Wednesday, December 30, 2009

Babysitting

It was one of those times. Those wonderful, frustrating babysitting experiences that come just when you think that you really know what you're doing.

Don't get me wrong, I love babysitting, as I've said before. I always have. Many different babysitting adventures have left me feeling drained and stretched, as I've vented to my mother on the way home, but never once have I regretted doing it. Never once have I walked away loving the children that I babysat less. Never once has my tiredness caused me to forget that caring for children is my love and my calling --- the highest calling that I can conceive of.

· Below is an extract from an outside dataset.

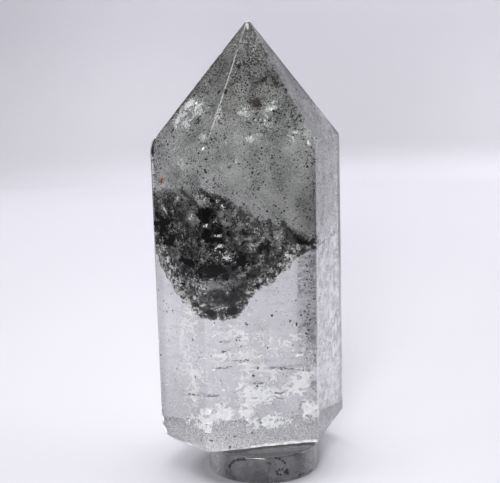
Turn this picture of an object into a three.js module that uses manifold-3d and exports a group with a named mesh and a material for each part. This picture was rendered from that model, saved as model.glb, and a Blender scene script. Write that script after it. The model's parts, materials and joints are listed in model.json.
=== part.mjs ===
// A polished six-sided quartz point with a dark chlorite cloud in it, standing on a small clear display disc.
// Millimetres and degrees, +Z up. The origin is the middle of the disc's underside.
// The quartz's widest seen face looks along -Y, and its left end is the front left edge.

import * as THREE from 'three';
import { ConvexGeometry } from 'three/addons/geometries/ConvexGeometry.js';
import { mergeVertices } from 'three/addons/utils/BufferGeometryUtils.js';
import Module from 'manifold-3d';

// the display disc
const discDiameter = 20;
const discHeight = 5;
const discRim = 0.35;
const discSides = 96;

// the quartz: where its front left base corner stands, and its column
const restGap = 0.3;
const cornerX = -11.5;
const cornerY = -5.9;
const frontSide = 20.3;
const rightSide = 19.4;
const backRightSide = 9.6;
const leftSide = 12.9;
const backSide = leftSide + frontSide - backRightSide;
const backLeftSide = rightSide + backRightSide - leftSide;
const pointHeight = 76;

// the column's faces in turn, from the front round by the right to the left: base side, and how far each leans
// out as it rises
const columnFaces = [
  { side: frontSide, lean: -0.6 },
  { side: rightSide, lean: -0.4 },
  { side: backRightSide, lean: -1.6 },
  { side: backSide, lean: 0 },
  { side: backLeftSide, lean: 1.3 },
  { side: leftSide, lean: 0 },
];

// the six end faces meet at the tip: slope from level, and how far each is turned from its column face
const tipX = 11.1;
const tipY = 12.9;
const endFaces = [
  { slope: 58.7, turn: 0 },
  { slope: 56.3, turn: 2 },
  { slope: 52.4, turn: -0.6 },
  { slope: 60.4, turn: 0.8 },
  { slope: 54.4, turn: -1 },
  { slope: 54, turn: -1.4 },
];

// a small extra facet on the front right shoulder, by the height at which it cuts the upright edge
const shoulderFacet = { azimuth: 34.7, rise: 25.7, edgeHeight: 53.5 };

// the rounded tip and the chipped base corner on the left, by how far each cut goes in or up
const tipCut = 0.45;
const cornerChips = [
  { rise: -15, height: 2.7 },
  { rise: -75, height: 0.6 },
];

// the narrow flats that polishing leaves along the edges, and the wider ones round the cut base
const edgeWidth = 0.3;
const baseEdgeWidth = 0.5;

// shallow shell-shaped chips: a place on an edge, the way out of the stone there, and how deep each goes in
const chips = [
  { at: [10.6, 0, 0], azimuth: 0, rise: -45, radius: 5, depth: 0.34 },
  { at: [2.9, 0, 0], azimuth: 0, rise: -45, radius: 1.6, depth: 0.2 },
  { at: [-2.6, 4.5, 0], azimuth: -60, rise: -45, radius: 2.6, depth: 0.26 },
  { at: [-7, 11.3, 31.4], azimuth: -90, rise: 0, radius: 1.2, depth: 0.2 },
  { at: [-7.1, 11.3, 43.8], azimuth: -90, rise: 0, radius: 0.9, depth: 0.2 },
  { at: [-7.2, 11.3, 49.6], azimuth: -90, rise: 0, radius: 1.6, depth: 0.22 },
];

// the chlorite cloud: a rough layer, thick behind the front left edge, that thins to the right and the back
// each row gives its place along the front, its upper and lower height there, and how deep it reaches
const cloudRows = [
  { x: -5.4, top: 44.6, bottom: 35.9, back: 17.5 },
  { x: -3.6, top: 46.2, bottom: 30.4, back: 18.5 },
  { x: -1.6, top: 46.6, bottom: 26.5, back: 18 },
  { x: 0.9, top: 46.9, bottom: 24.4, back: 16.5 },
  { x: 3.6, top: 45.6, bottom: 23.7, back: 15.2 },
  { x: 6, top: 44.1, bottom: 24.3, back: 14.2 },
  { x: 8, top: 42.6, bottom: 27.3, back: 13.2 },
  { x: 10.4, top: 41, bottom: 29.2, back: 12.2 },
  { x: 13, top: 39.9, bottom: 30.3, back: 11 },
  { x: 15.4, top: 39, bottom: 32.9, back: 9.6 },
  { x: 17.8, top: 38.2, bottom: 34.8, back: 7.8 },
  { x: 19.2, top: 37.4, bottom: 35.8, back: 5.6 },
];
const cloudWall = 1.7;
const cloudColumns = 34;
const cloudDepthSteps = 9;
const cloudRise = 1.2;
const cloudTaper = 0.85;
const pocketGap = 0.5;

// the cloud's front rim is rounded and smoother than the rest: its share of the height and of the lumps
const cloudNose = 0.86;
const noseLumps = 0.3;

// the cloud's lumps: the height of the tallest, and waves of a few millimetres that add up to them
const cloudRough = 0.45;
const lumpWaves = [
  { alongX: 1.9, alongY: 0.8, size: 1, phase: 1 },
  { alongX: -2.3, alongY: 3.1, size: 0.7, phase: 2 },
  { alongX: 4.7, alongY: 3.9, size: 0.5, phase: 3 },
];
const lowerPhase = 2;
const fullLumpHalf = 4;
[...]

I think its good for me to be reminded just how much I still have to learn. Just how incompetent I am even in doing the littlest things like taking care of some friend's kids for a few hours, without the grace of the Lord. I need Him to be my teacher. I need Him to give grace and strength and wisdom to me. I need Him to remind me how much my behavior towards Him is often very similar to the behavior of the kids I babysit (including my own little twins).

New Idea:
I know that most of the people (all like, 5 of them) who occasionally read my blog are teenage girls and that you also have many babysitting stories and opportunities. What if we made the personal commitment to pray for grace and wisdom every time before we embark on another babysitting adventure? What if people who we don't even know started thinking to themselves "I want to make sure that we get a Christian girl to babysit our kids tonight. It seems like something different happens when it is one of them"? What if babysitting became, rather than another chance to make money, another part of our mission field? Maybe babysitting would come to have a whole new meaning ---- mentoring.

Wednesday, December 23, 2009

Waiting Children

You hear these stories and you see the families, thinking that they are really stepping out there. Bringing kids home despite finances, racial difference, fear, special needs, time, distance, prejudice, persecution, and misunderstandings. You think: "They are so brave, wise, good--- they deserve to be praised for handing out such a blessing."

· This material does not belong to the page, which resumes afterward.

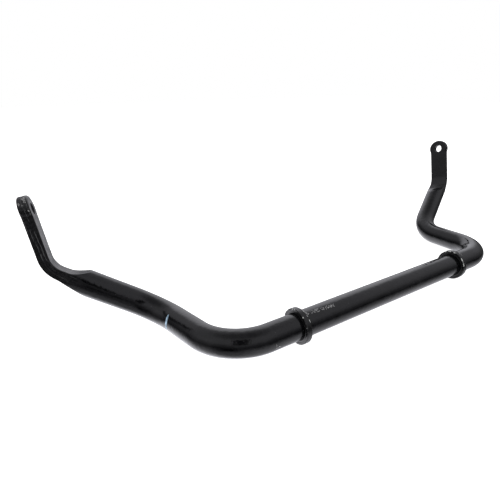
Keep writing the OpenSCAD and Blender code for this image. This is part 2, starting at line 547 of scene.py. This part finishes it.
def minus(tree, a, b):
    return maths(tree, "SUBTRACT", a, b)


def times(tree, product, *factors):
    for factor in factors:
        product = maths(tree, "MULTIPLY", product, factor)
    return product


def bell(tree, value, centre, width):
    """1 where a value is at the centre, and next to nothing from two widths away."""
    off = maths(tree, "DIVIDE", minus(tree, value, centre), width)
    return maths(tree, "POWER", BELL_BASE, times(tree, off, off, -1.0))


def ramp(tree, value, low, high, to_low=0.0, to_high=1.0):
    """A value's soft rise between two bounds."""
    bounds = {1: low, 2: high, 3: to_low, 4: to_high}
    node = placed(tree, "ShaderNodeMapRange", {0: value}, interpolation_type="SMOOTHSTEP", inputs=bounds)
    return node.outputs[0]


def noise_of(tree, vector, scale, detail=2.0, rough=0.5):
    grain = {"Detail": detail, "Roughness": rough}
    node = placed(tree, "ShaderNodeTexNoise", {"Vector": vector}, inputs=grain)
    fill(tree, node.inputs["Scale"], scale)
    return node.outputs["Fac"]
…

You look at the waiting children-- their faces on the internet-- and you cower at the need, the numbers, the despair. And you applaud those who are braver, holier, than yourself. And you cower.

But then something changes.

You start not just looking, but listening too. Is that laughter? Is that singing? Is that joy pouring out of those very houses where some of those scary, overwhelming, despairing faces now live? It sounds like a home over there. And you start to wonder why those sounds stir you.

Eventually, curiosity gets the better of you, and you jump. You start the paper work, maybe a blog too. You look around, now a part of "that" group, expecting to be patted on the back. You notice something strange: they aren't looking at you or even each other--- they're looking up. Its not the club of really good people that you thought it was. Someone passes you a note saying: "you are about to be blessed".

Confused but undeterred, you complete your dossier. Looking around, not up, because the sun is too bright. You get on a plane to bring her home. The waiting child with the little face in the picture that still makes you nervous.

You arrive. Someone opens the door, tugging a little pink bundle by the hand. The nanny leaves.

Suddenly, something starts to happen. The little face looks up at you, her eyes are sparkling and her legs are running forwards. You realize yours are too. As you embrace and she whispers "I love you, Mama", you break. Weeping, you begin to understand. All this time, you have been the waiting child.